A machine learning framework for gaze guidance
A machine learning framework for gaze guidance (Presented at the European Conference on Visual Perception 2009)
Eleonora Vig, Michael Dorr, Karl Gegenfurtner, and Erhardt Barth
What constitutes the difference between fixated and non-fixated movie
patches? How can we change a patch
to make it more or less salient? Here, we present a novel computational
model of low-level saliency with dual emphasis: the same machine
learning framework is used (i) for predicting saccade targets in natural
dynamic scenes, and (ii) for learning how to alter the saliency level of
these targets.
We use a large data set of eye movements on high-resolution videos
of
natural scenes. The 40,000 detected saccades are used to label movie
patches as attended and non-attended. The proposed saliency measure,
spectral energy, is computed in the neighborhood of each location on
each scale
of an anisotropic spatio-temporal Laplacian pyramid.

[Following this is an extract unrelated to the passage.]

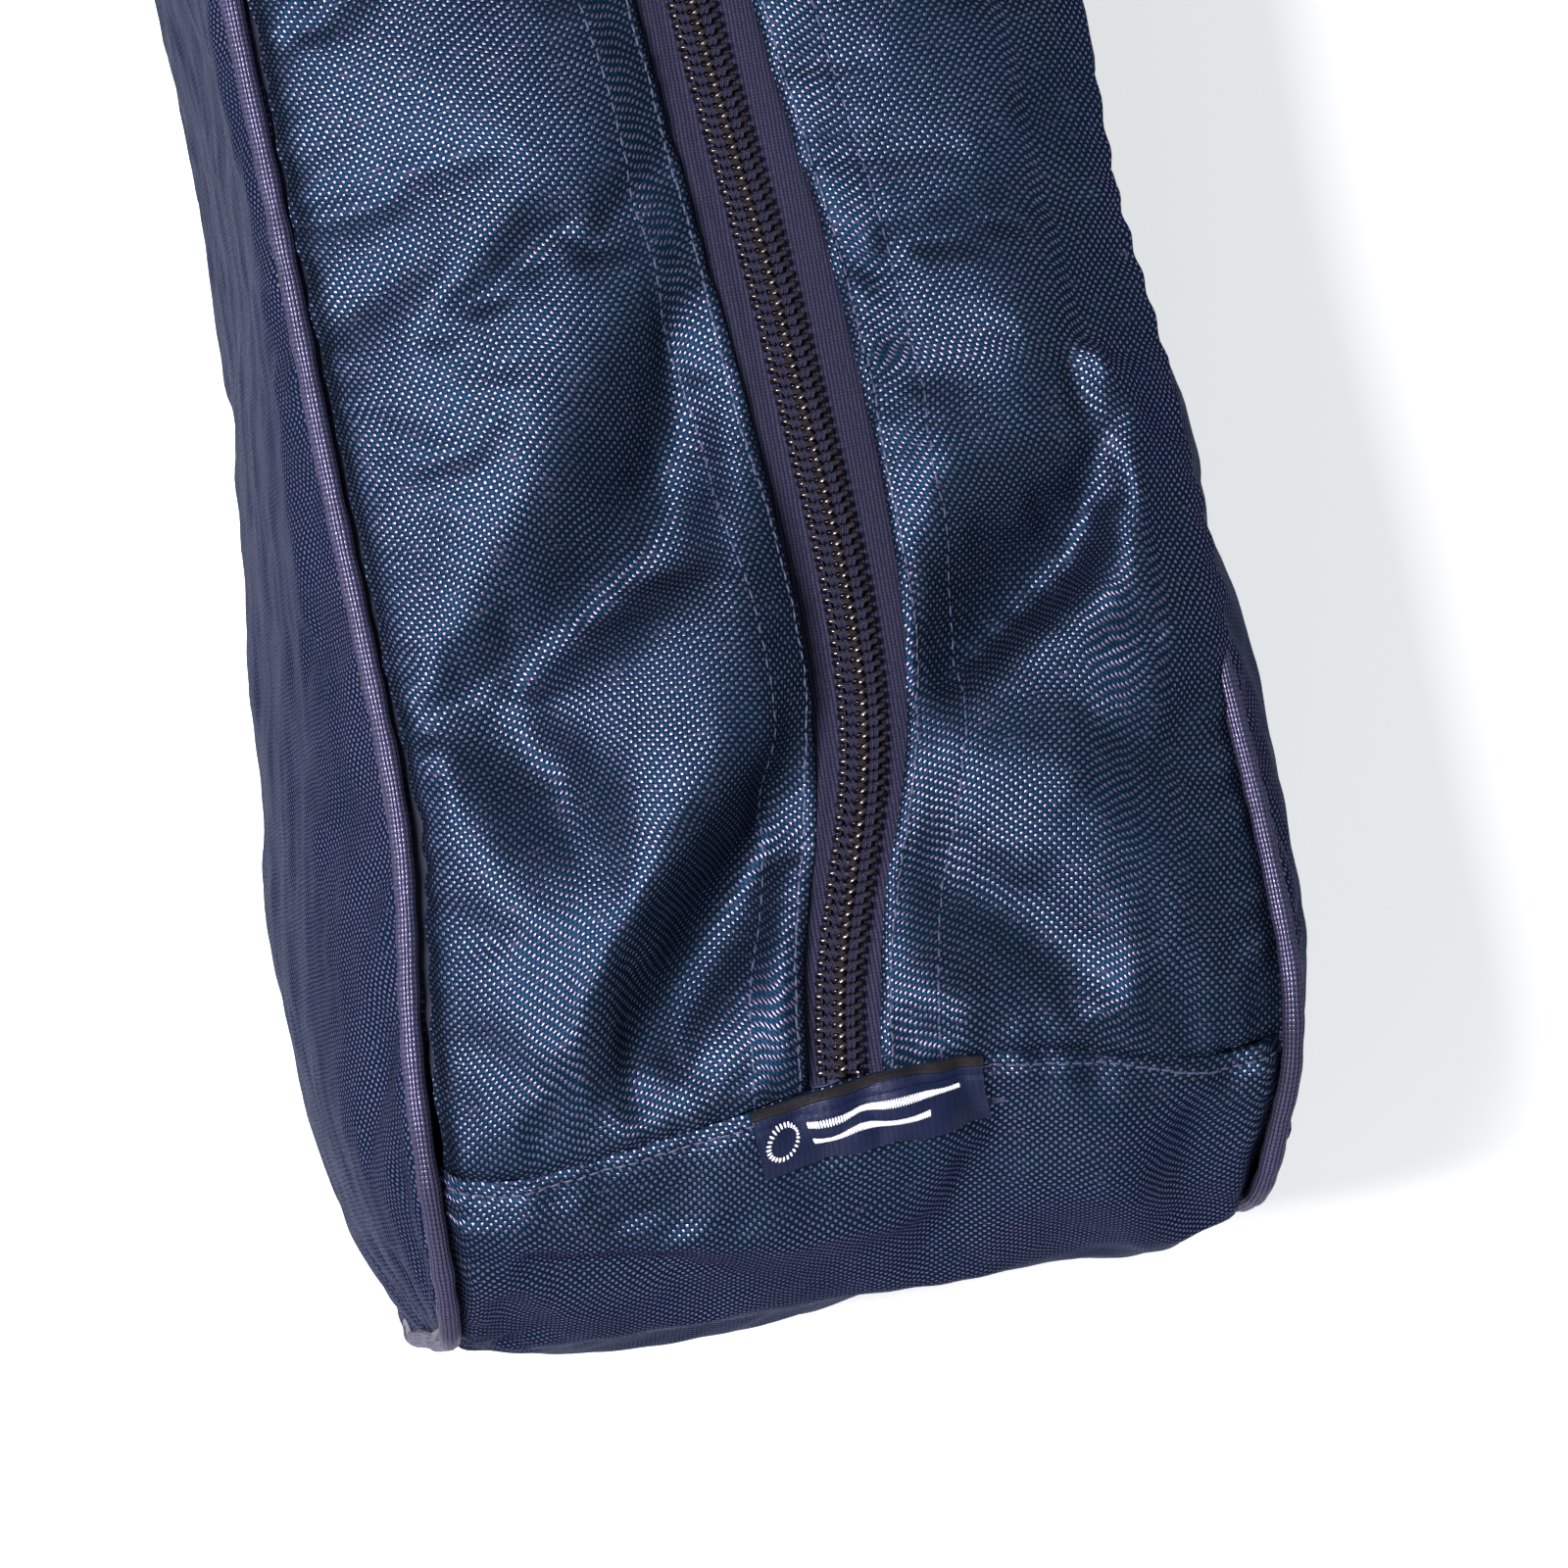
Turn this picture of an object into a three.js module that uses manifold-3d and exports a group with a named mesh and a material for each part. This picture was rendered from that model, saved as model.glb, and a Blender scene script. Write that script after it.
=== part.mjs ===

On this simple
low-dimensional representation of a patch (only one value, the spectral
energy, per scale) we train a support vector machine, which outperforms
state-of-the-art saliency predictors, reaching an ROC score of 0.8.
Furthermore, we use this classifier to derive transformations in the
energy profiles that alter the saliency distribution of the scene.
Preliminary results show that gaze-contingent energy modifications
do indeed have a gaze guiding effect.